-- Begin Data --
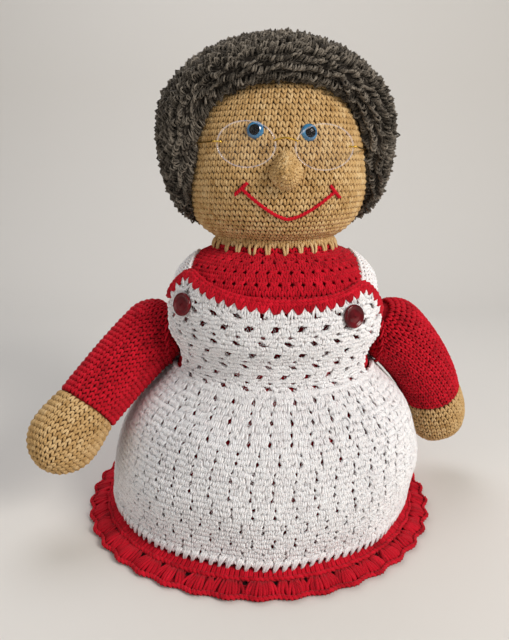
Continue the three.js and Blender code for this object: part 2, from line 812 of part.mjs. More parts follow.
function templeWire(way) {
  const start = lensEnd(way);
  const tip = templeTip(way);
  const front = -lensDistance - lens.thickness / 2 - wireRadius - seat;
  const lug = tiltedPoint(way * (lens.side + lens.halfWidth - 4), front, lensMiddle + 1);
  const corner = start.clone().setY(front);
  return yarn([lug, corner, start.clone().lerp(tip, 0.06), start.clone().lerp(tip, 0.5), tip], wireRadius, 12, 5);
}

// Arms, with the shoulder's centre at the origin and the arm running outwards and down.

function armPoint(pose, distance) {
  const [start, end] = [radians(pose.droopStart), radians(pose.droopEnd)];
  const bend = (end - start) / handDistance;
  const droop = start + bend * distance;
  const out = (Math.sin(droop) - Math.sin(start)) / bend;
  const down = (Math.cos(start) - Math.cos(droop)) / bend;
  return { centre: new THREE.Vector3(pose.side * out, 0, -down), droop };
}

function armSectionRadius(distance) {
  if (distance <= cuffDistance) return THREE.MathUtils.lerp(armRadius, cuffRadius, distance / cuffDistance);
  if (distance <= handDistance) {
    const share = (distance - cuffDistance) / (handDistance - cuffDistance);
    return THREE.MathUtils.lerp(cuffRadius, handRadius, Math.sin(share * Math.PI / 2));
  }
  const past = (distance - handDistance) / (handEnd - handDistance);
  return handRadius * Math.sqrt(Math.max(0, 1 - past ** 2));
}

function armRing(pose, distance, radius, sides) {
  const { centre, droop } = armPoint(pose, distance);
  const upward = new THREE.Vector3(pose.side * Math.sin(droop), 0, Math.cos(droop));
  const forward = new THREE.Vector3(0, 1, 0);
  return Array.from({ length: sides }, (_, i) => {
    const angle = 2 * Math.PI * i / sides;
    return centre.clone().addScaledVector(upward, radius * Math.cos(angle))
      .addScaledVector(forward, radius * Math.sin(angle));
  });
}

function armTube(pose, from, to, steps, shrink, sides) {
  const distances = Array.from({ length: steps + 1 }, (_, k) => THREE.MathUtils.lerp(from, to, k / steps));
  const rings = distances.map((distance) => armRing(pose, distance, armSectionRadius(distance) - shrink, sides));
  return ringStack(rings, armPoint(pose, from).centre, armPoint(pose, to).centre);
}

// The hand from its widest place to its tip, where the rings close on one point.
function handSolid(pose, from, shrink, sides = armSides) {
  const rings = [];
  for (let k = 0; k < 3; k += 1) {
    const distance = THREE.MathUtils.lerp(from, handDistance, k / 3);
    rings.push(armRing(pose, distance, armSectionRadius(distance) - shrink, sides));
  }
  const length = handEnd - handDistance - shrink;
  for (let k = 0; k < 5; k += 1) {
    const angle = Math.PI / 2 * k / 5;
    const radius = (handRadius - shrink) * Math.cos(angle);
    rings.push(armRing(pose, handDistance + length * Math.sin(angle), radius, sides));
  }
  const tip = armPoint(pose, handDistance + length).centre;
  return ringStack(rings, armPoint(pose, from).centre, tip);
}

function beyondFlat(pose, flat) {
  const size = 4 * armRadius;
  return new THREE.BoxGeometry(size, size, size).translate(-pose.side * (flat + size / 2), 0, 0);
}

function sleeveSolid(pose, shrink, reach, sides = armSides) {
  const tube = armTube(pose, 0, cuffDistance + reach, 4, shrink, sides);
  const flattened = subtract(tube, beyondFlat(pose, armFlat - shrink));
  return join(flattened, ball(armRadius - shrink, new THREE.Vector3(), sides));
}

function sleeve(pose) {
  return subtract(sleeveSolid(pose, 0, 0), sleeveSolid(pose, fabric, 2 * fabric));
}

function hand(pose) {
  return subtract(handSolid(pose, cuffDistance + seat, 0), handSolid(pose, cuffDistance - 2 * fabric, fabric));
}

function armStuffing(pose) {
  const shrink = fabric + 3 * seat;
  const sides = armSides - 6;
  return join(sleeveSolid(pose, shrink, 0, sides), handSolid(pose, cuffDistance - fabric, shrink, sides));
}

function shoulderSeam(pose) {
  return new THREE.TorusGeometry(shoulderSeamRing, shoulderSeamRadius, 5, 24).rotateY(Math.PI / 2)
    .translate(-pose.side * seamPlane, 0, 0);
}

// Materials

function finish(color, roughness, metalness = 0) {
  return () => new THREE.MeshStandardMaterial({ color, roughness, metalness });
}

const redYarn = finish(0xb40f1f, 0.85);
const whiteYarn = finish(0xe9e4e2, 0.85);
const skinYarn = finish(0xc79f66, 0.9);
const greyYarn = finish(0x4f4843, 0.9);
const filling = finish(0xf4f2ec, 0.95);
const cardboard = finish(0xb9a37c, 0.9);
const burgundyPlastic = finish(0x5c0a18, 0.25);
const blueEye = finish(0x2f6f9c, 0.2);
const washerPlastic = finish(0xf0f0ea, 0.5);
const goldWire = finish(0xd2a53a, 0.3, 1);
const clearPlastic = finish(0xeef4f6, 0.1);

// Assembly

const doll = new THREE.Group();
const head = new THREE.Group();
head.position.x = leanAt(neckBallHeight);
head.rotation.z = radians(headTurn);
doll.add(head);

function add(parent, name, geometry, material) {
  const mesh = new THREE.Mesh(geometry, material());
  mesh.name = name;
  parent.add(mesh);
}

add(doll, 'body_cover', bodyCover(), redYarn);
add(doll, 'body_stuffing', bodyStuffing(), filling);
add(doll, 'base_panel', basePanel(), redYarn);
add(doll, 'base_stiffener', baseStiffener(), cardboard);
add(doll, 'skirt_flounce', skirtFlounce(), redYarn);
add(doll, 'apron_skirt', apronSkirt(), whiteYarn);
add(doll, 'apron_bib', apronBib(), whiteYarn);
add(doll, 'bib_edging', bibEdging(), redYarn);
add(doll, 'neck_seam', neckSeam(), skinYarn);

add(head, 'head_cover', headCover(), skinYarn);
add(head, 'head_stuffing', headStuffing(), filling);
add(head, 'hair_cap', hairCap(), greyYarn);
add(head, 'nose_cover', noseCover(), skinYarn);
add(head, 'nose_stuffing', noseStuffing(), filling);
add(head, 'smile_yarn', smileYarn(), redYarn);
add(head, 'glasses_bridge', spectaclesBridge(), goldWire);

for (const [name, pose] of Object.entries(armPoses)) {
  const way = pose.side;
  add(doll, `${name}_strap`, strap(way), whiteYarn);
  add(doll, `${name}_button`, placeOnBib(button(), buttonPlaces[name]), burgundyPlastic);
  add(doll, `${name}_button_thread`, placeOnBib(buttonThread(), buttonPlaces[name]), redYarn);

  add(head, `${name}_eye`, placeOnFace(eyePiece(), eyeSide(way), eye.rise), blueEye);
  add(head, `${name}_eye_washer`, placeOnFace(eyeWasher(), eyeSide(way), eye.rise), washerPlastic);
  add(head, `${name}_mouth_tick`, mouthTick(way), redYarn);
  add(head, `${name}_lens`, lensPiece(way), clearPlastic);
  add(head, `${name}_temple`, templeWire(way), goldWire);

  const arm = new THREE.Group();
  arm.position.copy(shoulderCentres[name]);
  arm.rotation.x = radians(pose.swing);
  doll.add(arm);
  add(arm, `${name}_shoulder_seam`, shoulderSeam(pose), redYarn);
  add(arm, `${name}_sleeve`, sleeve(pose), redYarn);
  add(arm, `${name}_hand`, hand(pose), skinYarn);
  add(arm, `${name}_arm_stuffing`, armStuffing(pose), filling);
}

export default doll;
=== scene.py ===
import math

import bpy
import numpy as np
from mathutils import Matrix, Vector


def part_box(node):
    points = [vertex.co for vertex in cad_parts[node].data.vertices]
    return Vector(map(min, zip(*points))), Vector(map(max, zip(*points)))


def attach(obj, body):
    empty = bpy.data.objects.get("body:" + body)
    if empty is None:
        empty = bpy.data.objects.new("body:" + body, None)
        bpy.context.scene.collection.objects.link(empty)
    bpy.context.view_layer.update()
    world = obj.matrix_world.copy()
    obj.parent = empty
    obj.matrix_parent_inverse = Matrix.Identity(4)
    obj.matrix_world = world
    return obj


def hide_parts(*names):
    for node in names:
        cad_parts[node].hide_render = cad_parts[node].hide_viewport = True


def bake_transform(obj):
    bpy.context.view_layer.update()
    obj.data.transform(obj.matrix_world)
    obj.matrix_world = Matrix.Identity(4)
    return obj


# The looks of the crochet doll: every stitch, strand and fitting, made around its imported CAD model.
# Lengths are millimetres. The doll faces -Y, +Z is up, and left and right are as seen from in front.

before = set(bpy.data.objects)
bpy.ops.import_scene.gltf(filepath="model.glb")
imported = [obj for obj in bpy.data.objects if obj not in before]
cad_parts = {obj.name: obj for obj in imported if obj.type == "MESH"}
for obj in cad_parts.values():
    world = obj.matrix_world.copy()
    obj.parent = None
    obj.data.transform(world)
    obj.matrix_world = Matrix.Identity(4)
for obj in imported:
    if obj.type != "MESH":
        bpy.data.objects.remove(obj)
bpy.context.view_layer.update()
METRE = 0.001


# Sizes shared with the part's source

fabric = 3
cloth_ease = 0.6
lean_width = 13
lean_height = 150

dress_places = [
    (122, 0), (124.5, 36), (124.5, 58), (111, 93), (87, 118.5), (77.5, 130), (83, 162), (80.5, 194),
    (65, 213), (48, 220.6),
]
flounce_reach = 23
flounce_drop = 8.5
flounce_thickness = 3.6
scallop_count = 40
scallop_depth = 1.6

apron_top = 124.7
apron_band = 12
apron_panel_angle = 108
apron_fold_count = 9
apron_fold_depth = 0.9
bib_top = 188
bib_corner_rise = 10
bib_half_angle = 63
bib_turn = -2
bib_tilt = 4
bib_corner_angle = 48
bib_rise_start = 42
bib_rise_end = 24
strap_width = 22
strap_way = [
    (56, 0.566), (58, 0.681), (71, 0.816), (90, 0.874), (109, 0.827), (123, 0.723), (134, 0.525),
    (141, 0.316), (143, 0.16), (143, 0),
]
button_radius = 8
button_places = {"left": (-48.5, 3), "right": (36, 8)}

neck_ball_radius = 47.5
neck_ball_height = 242
head_turn = 3
head_places = [(57, 239), (66, 251), (71.5, 271)]
crown_height = 364
hair_places = [(58, 236), (80, 255), (91.2, 292), (88, 333), (60, 364), (20, 379.5), (0, 381)]

face_tilt = 2
face_middle = 285
eyes_middle = -1.5
eye_side = 18
eye_height = 307
eye_radius = 6
nose_side = 1.5
nose_height = 281
nose_half_width = 11.8
nose_half_height = 13.5
nose_yarn = 2.0
nose_reach = 11.5
mouth_side = 4.5
mouth_half_width = 31.5
mouth_corner_height = 268.5
mouth_height = 249.5
mouth_tick_length = 11
mouth_yarn_radius = 1.15

lens_side = 26
lens_height = 297.5
lens_half_width = 20
lens_half_height = 15.3
lens_thickness = 1.4
lens_distance = 76
wire_radius = 0.6
bridge_rise = 5
temple_length = 68
temple_splay = 20.5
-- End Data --
## Task instructions
Using the data above, extract exactly the lines from the one that holds "for (const [name, pose]" to the one that holds "before = set(bpy.data.objects)", both ends included, and no others.

## Output for this task
for (const [name, pose] of Object.entries(armPoses)) {
  const way = pose.side;
  add(doll, `${name}_strap`, strap(way), whiteYarn);
  add(doll, `${name}_button`, placeOnBib(button(), buttonPlaces[name]), burgundyPlastic);
  add(doll, `${name}_button_thread`, placeOnBib(buttonThread(), buttonPlaces[name]), redYarn);

  add(head, `${name}_eye`, placeOnFace(eyePiece(), eyeSide(way), eye.rise), blueEye);
  add(head, `${name}_eye_washer`, placeOnFace(eyeWasher(), eyeSide(way), eye.rise), washerPlastic);
  add(head, `${name}_mouth_tick`, mouthTick(way), redYarn);
  add(head, `${name}_lens`, lensPiece(way), clearPlastic);
  add(head, `${name}_temple`, templeWire(way), goldWire);

  const arm = new THREE.Group();
  arm.position.copy(shoulderCentres[name]);
  arm.rotation.x = radians(pose.swing);
  doll.add(arm);
  add(arm, `${name}_shoulder_seam`, shoulderSeam(pose), redYarn);
  add(arm, `${name}_sleeve`, sleeve(pose), redYarn);
  add(arm, `${name}_hand`, hand(pose), skinYarn);
  add(arm, `${name}_arm_stuffing`, armStuffing(pose), filling);
}

export default doll;
=== scene.py ===
import math

import bpy
import numpy as np
from mathutils import Matrix, Vector


def part_box(node):
    points = [vertex.co for vertex in cad_parts[node].data.vertices]
    return Vector(map(min, zip(*points))), Vector(map(max, zip(*points)))


def attach(obj, body):
    empty = bpy.data.objects.get("body:" + body)
    if empty is None:
        empty = bpy.data.objects.new("body:" + body, None)
        bpy.context.scene.collection.objects.link(empty)
    bpy.context.view_layer.update()
    world = obj.matrix_world.copy()
    obj.parent = empty
    obj.matrix_parent_inverse = Matrix.Identity(4)
    obj.matrix_world = world
    return obj


def hide_parts(*names):
    for node in names:
        cad_parts[node].hide_render = cad_parts[node].hide_viewport = True


def bake_transform(obj):
    bpy.context.view_layer.update()
    obj.data.transform(obj.matrix_world)
    obj.matrix_world = Matrix.Identity(4)
    return obj


# The looks of the crochet doll: every stitch, strand and fitting, made around its imported CAD model.
# Lengths are millimetres. The doll faces -Y, +Z is up, and left and right are as seen from in front.

before = set(bpy.data.objects)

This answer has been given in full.